→ Exercise objective
Repeat the lines that follow, leaving nothing out.

→ Recorded data
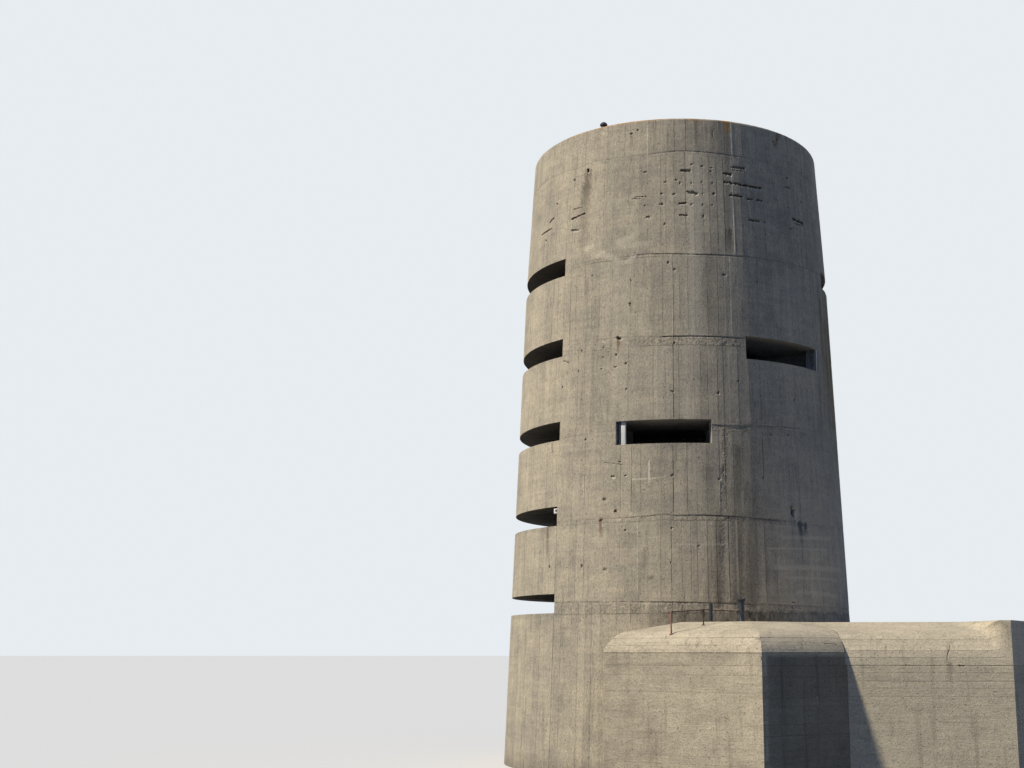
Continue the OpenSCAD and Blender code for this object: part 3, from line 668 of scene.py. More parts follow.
def cast(name, us, vs, layers, place, near, carries, metre, fine):
    """Builds a cast wall as one mesh. us and vs are the lines of a lattice along and up its face. layers
    are the openings in each layer, from the face to the back. place(u, v, k) gives the points of the
    k-th surface, and carries(u, v, k) what they carry. near says which cells are worked finely, in steps
    of fine metres; metre is the metres to one unit along the face. The face takes the first finish, the
    surfaces behind it the second, and ends and openings the third."""
    us, vs = np.asarray(us, float), np.asarray(vs, float)
    mid_u, mid_v = np.meshgrid((us[1:] + us[:-1]) / 2, (vs[1:] + vs[:-1]) / 2, indexing="ij")
    full = [np.pad(pierced(mid_u, mid_v, gaps), 1) for gaps in layers]
    worked = near(us[:-1, None], us[1:, None], vs[None, :-1], vs[None, 1:]) & full[0][1:-1, 1:-1]
    cut_u = np.maximum(1, np.ceil((us[1:] - us[:-1]) * metre / fine)).astype(int)
    cut_v = np.maximum(1, np.ceil((vs[1:] - vs[:-1]) / fine)).astype(int)
    known, points, faces, faced = {}, [], [], []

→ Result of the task
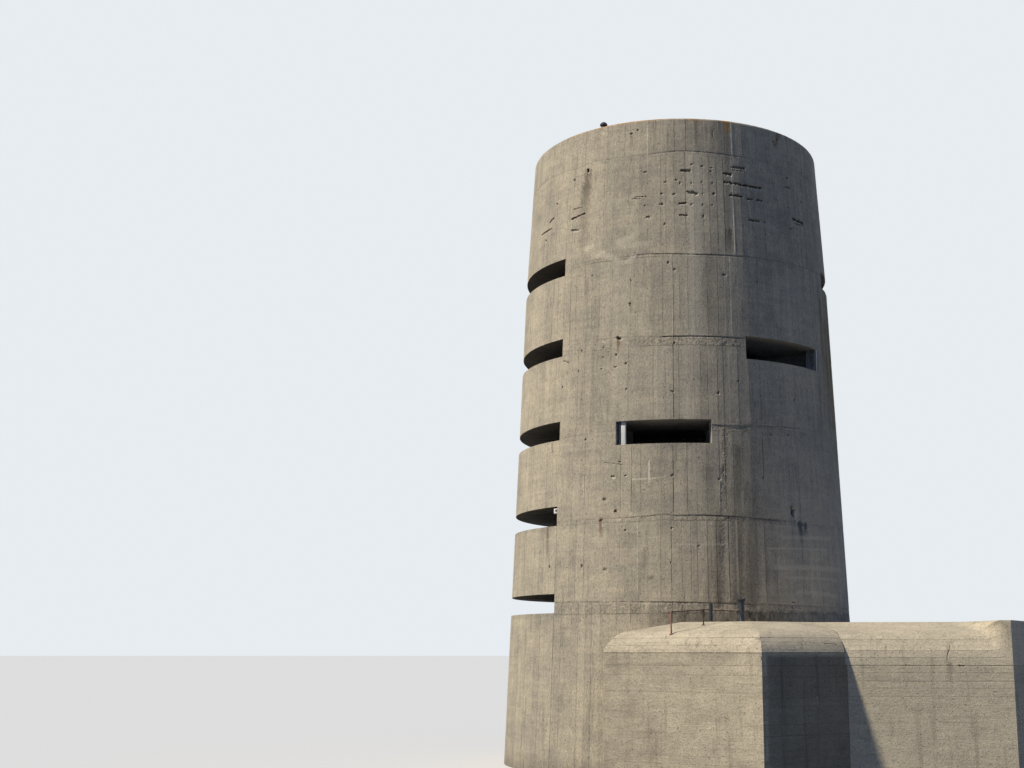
Continue the OpenSCAD and Blender code for this object: part 3, from line 668 of scene.py. More parts follow.
def cast(name, us, vs, layers, place, near, carries, metre, fine):
    """Builds a cast wall as one mesh. us and vs are the lines of a lattice along and up its face. layers
    are the openings in each layer, from the face to the back. place(u, v, k) gives the points of the
    k-th surface, and carries(u, v, k) what they carry. near says which cells are worked finely, in steps
    of fine metres; metre is the metres to one unit along the face. The face takes the first finish, the
    surfaces behind it the second, and ends and openings the third."""
    us, vs = np.asarray(us, float), np.asarray(vs, float)
    mid_u, mid_v = np.meshgrid((us[1:] + us[:-1]) / 2, (vs[1:] + vs[:-1]) / 2, indexing="ij")
    full = [np.pad(pierced(mid_u, mid_v, gaps), 1) for gaps in layers]
    worked = near(us[:-1, None], us[1:, None], vs[None, :-1], vs[None, 1:]) & full[0][1:-1, 1:-1]
    cut_u = np.maximum(1, np.ceil((us[1:] - us[:-1]) * metre / fine)).astype(int)
    cut_v = np.maximum(1, np.ceil((vs[1:] - vs[:-1]) / fine)).astype(int)
    known, points, faces, faced = {}, [], [], []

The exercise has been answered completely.